After this change, though you may need to do some client upgrading. Your Windows 98, Windows 95, and Windows NT, both servers and workstations, will need AD client software before they can see AD's resources. Even with an AD client though, Windows 95 and NT4 running SP3 or lower won't be able to access resources because the AD upgrade to NT domain controllers default to having Server Message Block (SMB) Protocol packet signing enabled and they can't handle this change. With packet signing on, they'll be unable to login, much less access resources. The answer is to go to the Group Policy Object Editor and disabling the "Microsoft network server: Digitally sign communications (always)" setting.

To get the real goodies out of Server 2003 AD, though, you can't stay at Mixed level. Instead you need to upgrade your Domain Functional Level to first W2K native and then Server 2003. Or, if you're foolhardy, you can jump all the way to Server 2003.

What happens along the way is that with W2K native you lose the ability to have any NT4 servers in your domains. On the other hand you gain the power to have nested security groups, migrate security principals between domains, and you can convert security groups to distribution groups and vice-versa. Those are nice, but they're not deal breakers which is another reason why relatively few people went from NT domains to W2K AD.

At the Server 2003 level, while you can no longer have W2K servers in AD, you gain some minor abilities and the big winner, the Domain Rename Tools. This enables you to rename domains and application directory partitions in a deployed Active Directory forest. Doesn't sound like much? Think again.

With these tools you can rename items without repositioning any domains in the forest structure, create a new domain-tree structure by repositioning domains within a tree, merge domains and create new trees. Trust me; there are W2K AD managers who would have killed for this kind of power.

Of course, the downside is that to get that, you not only have to upgrade your NT Servers, you have to upgrade even your W2K servers to Server 2003. Thus, as useful as this is, I doubt we're going to see many people using these tools anytime soon. Yes, it's powerful, but the price of admission is too high for most people.

Living with Server 2003 AD

So, in the end, will it be worth it? If you're now going crazy trying to administer a horde of NT domains and you have the resources for a major upgrade, the answer is yes. Server 2003 AD makes managing large companies and Microsoft-based server farms much easier. In addition, it's never been easier to upgrade to AD.

On the down side, Server 2003 itself is half-baked. You can't run most bread and butter server applications on it like Exchange 5.5. Since to get the full worth out of Server 2003 AD you need to be running nothing but Server 2003, I just don't see many, if indeed any, companies becoming 100% Server 2003 shops anytime this year.

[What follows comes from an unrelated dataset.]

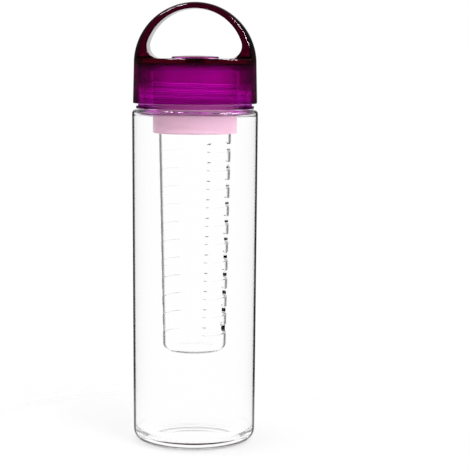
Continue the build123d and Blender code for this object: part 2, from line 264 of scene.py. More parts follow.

Is it worth it? The bottom line is that while Microsoft has reset NT 4 Server's support clock to December 21st 2004, it is finally going to run out of Microsoft service and support in the foreseeable future.

What I'm doing, is running Server 2003, W2K Server, NT4 and Samba machines with AD under mixed mode. No, I'm not getting the full benefits of AD, but I'm retaining all my legacy investment while getting some of AD's benefits. And, in the future, the experience I've gained with AD will help me come the day that I do retire out my NT machines. For me, and I suspect for most of you, this will be the best path to take.